Fonte: Relatório do OE-2020.
Para as pensões mais baixas (mínimas), as quais tiveram uma atualização extraordinária em 2017/2018, a partir de agosto e, em 2019, desde o início do ano, a Proposta de Lei do OE-2020, através do seu artº 58º, contempla um reforço do valor destas. Neste mesmo artigo, o Governo indica que vai avaliar as regras de atribuição do Complemento Solidário para Idosos, alargando até ao segundo escalão a eliminação do impacto dos rendimentos dos filhos considerados na avaliação de recursos do requerente.

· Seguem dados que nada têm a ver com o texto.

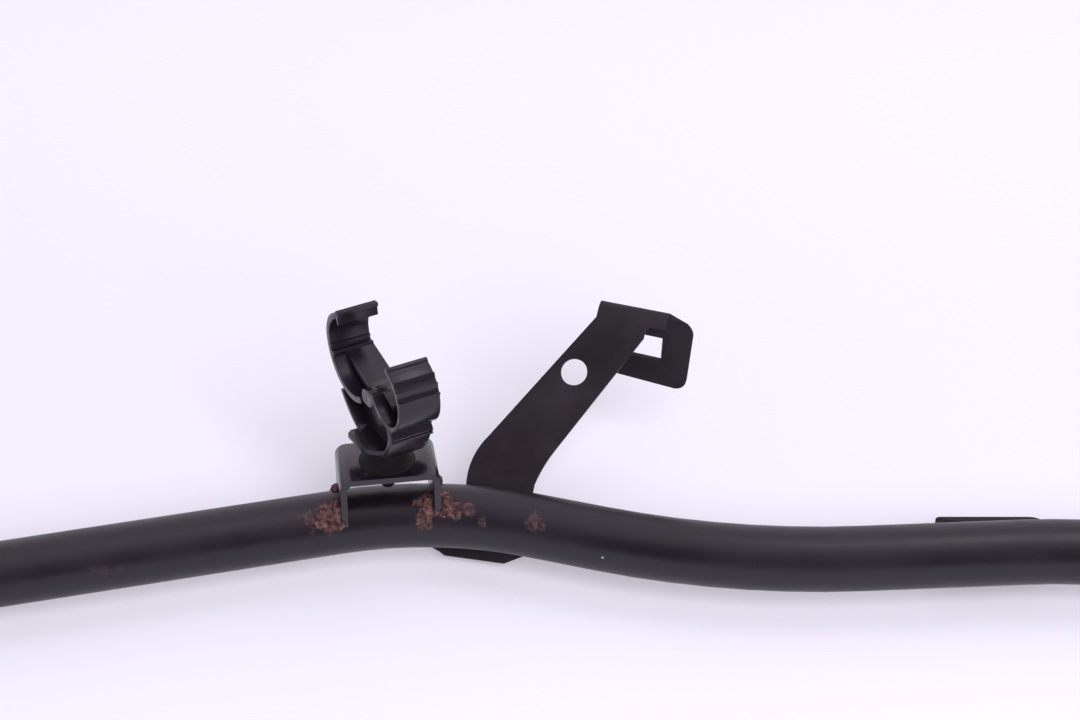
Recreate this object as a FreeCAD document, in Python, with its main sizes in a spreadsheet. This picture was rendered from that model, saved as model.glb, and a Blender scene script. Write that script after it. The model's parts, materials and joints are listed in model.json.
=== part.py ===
import FreeCAD, Part
import math
import os
import Sketcher

# Anti-roll bar with its bushes, saddles, drop links and the brackets welded to its middle.
# Frame in millimetres: X along the bar, Y towards the arms, Z up.
# The origin lies on the mounting face, midway between the two saddles.

V = FreeCAD.Vector
doc = FreeCAD.newDocument("sway_bar")

# ---------------------------------------------------------------- driving sizes
SIZES = (
    ("bar_dia", 20, "solid bar diameter"),
    ("axis_height", 20, "bar axis above the mounting face"),
    ("saddle_offset", 320, "each saddle from the middle of the bar"),
    ("arm_offset", 440, "each arm from the middle of the bar"),
    ("arm_length", 190, "eye centre from the saddle axis"),
    ("corner_radius", 50, "bend radius where the arms turn"),
    ("left_dip_x", 237.7, "bend beside the left saddle"),
    ("crest_x", 32.4, "crest bend from the middle"),
    ("crest_y", 52.3, "crest corner from the saddle axis"),
    ("waist_x", 57.8, "second bend from the middle"),
    ("waist_y", 23.9, "second bend from the saddle axis"),
    ("shoulder_x", 180, "third bend from the middle"),
    ("shoulder_y", 31.4, "third bend from the saddle axis"),
    ("right_dip_x", 266.2, "bend beside the right saddle"),
    ("crest_radius", 110, "bend radius at the crest and beside the saddles"),
    ("waist_radius", 220, "bend radius of the shallow bend"),
    ("shoulder_radius", 150, "bend radius of the third bend"),
    ("eye_radius", 20, "forged eye outer radius"),
    ("eye_thick", 8, "forged eye thickness"),
    ("eye_hole_radius", 5.1, "hole for the stud shank"),
    ("bush_width", 34, "rubber bush along the bar"),
    ("bush_radius", 20, "outer radius of the bush under the saddle"),
    ("bush_lip", 2.5, "height of the bush lips over the saddle seat"),
    ("bush_clearance", 0.1, "radial running fit on the bar"),
    ("saddle_width", 26, "saddle strap along the bar"),
    ("saddle_thick", 3, "saddle sheet"),
    ("saddle_bolt_y", 36, "bolt hole from the bar axis"),
    ("saddle_foot_y", 48, "foot end from the bar axis"),
    ("saddle_hole_radius", 5.25, "hole for an M10 bolt"),
    ("stop_radius", 14, "stop ring outer radius"),
    ("stop_width", 8, "stop ring along the bar"),
    ("stop_gap", 1, "stop ring to bush"),
    ("sheet_thick", 2, "sheet of the welded brackets"),
    ("clip_seat_x", 47.0, "clip bracket left of the middle"),
    ("clip_seat_y", 47.3, "bar axis under the clip bracket"),
    ("clip_seat_width", 30.8, "clip bracket along the bar"),
    ("clip_seat_depth", 19.8, "clip bracket across the bar"),
    ("clip_seat_top", 21.9, "clip bracket top above the bar axis"),
    ("clip_hole_radius", 3.4, "hole for the clip's anchor"),
    ("clip_depth", 13.3, "hose clip along the hose"),
    ("clip_turn", 28, "hose clip turned in its hole"),
    ("hinge_rise", 48.2, "lid hinge above the bar axis"),
    ("jaw_radius", 10.7, "fixed jaw outer radius"),
    ("jaw_wall", 1.3, "fixed jaw wall"),
    ("lid_radius", 15.6, "lid outer radius"),
    ("lid_wall", 2.0, "lid wall"),
    ("strap_lean", 40, "strap bracket leaning back from upright"),
    ("strap_hole_radius", 4.25, "hole through the strap bracket"),
    ("fold_turn", 140, "fold at the top of the strap bracket"),
    ("fold_radius", 4, "inside radius of the fold"),
    ("tab_thick", 3, "rear tab sheet"),
    ("tab_reach", 22.6, "rear tab end behind the bar axis"),
    ("tab_hole_radius", 3.3, "hole in the rear tab"),
    ("link_length", 110, "between the ball centres of a drop link"),
    ("link_offset", 28, "ball centres outboard of the eye"),
    ("ball_radius", 8, "stud ball"),
    ("neck_radius", 4.5, "stud neck"),
    ("shank_radius", 5, "stud thread over its crests, M10"),
    ("shank_length", 20, "stud thread beyond its collar"),
    ("housing_radius", 13, "ball housing outer radius"),
    ("rod_radius", 5, "drop link rod"),
    ("nut_flats", 17, "nut across its flats"),
    ("nut_height", 8, "nut height"),
)
sheet = doc.addObject("Spreadsheet::Sheet", "sizes")
for row, (name, value, note) in enumerate(SIZES, start=1):
    sheet.set("A%d" % row, name)
    sheet.set("B%d" % row, str(value))
    sheet.setAlias("B%d" % row, name)
    sheet.set("C%d" % row, note)
doc.recompute()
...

Quanto a futuros pensionistas, a idade legal da reforma sem penalizações vai manter-se nos 66 anos e 5 meses em 2020 e o corte relativo ao fator de sustentabilidade aplicável às reformas antecipadas vai acentuar-se para se situar em 15,2% em 2020 (14,7% em 2019), com exceção dos trabalhadores que se aposentam com longas carreiras contributivas e, desde 1 de outubro de 2019, dos que vão para a reforma com, cumulativamente, pelo menos 60 anos de idade e 40 anos de carreira contributiva.
Em síntese,
Uma vez que a presente Proposta de Lei do Orçamento do Estado para 2020 não é ainda um documento final, esperamos que na discussão em sede parlamentar se promovam as alterações necessárias que permitam uma melhoria substancial que concretize de modo equitativo o desenvolvimento social e económico do país.
De facto, não podemos deixar de notar que enquanto o impacto bruto da atualização salarial dos funcionários públicos é de 70 milhões de € em 2020, a despesa pública com o sistema financeiro remonta a 730 milhões de € (0,4% do PIB) dos quais 600 referem-se à recapitalização do Novo Banco via Fundo de Resolução e 130 estão associados aos impostos por ativos diferidos.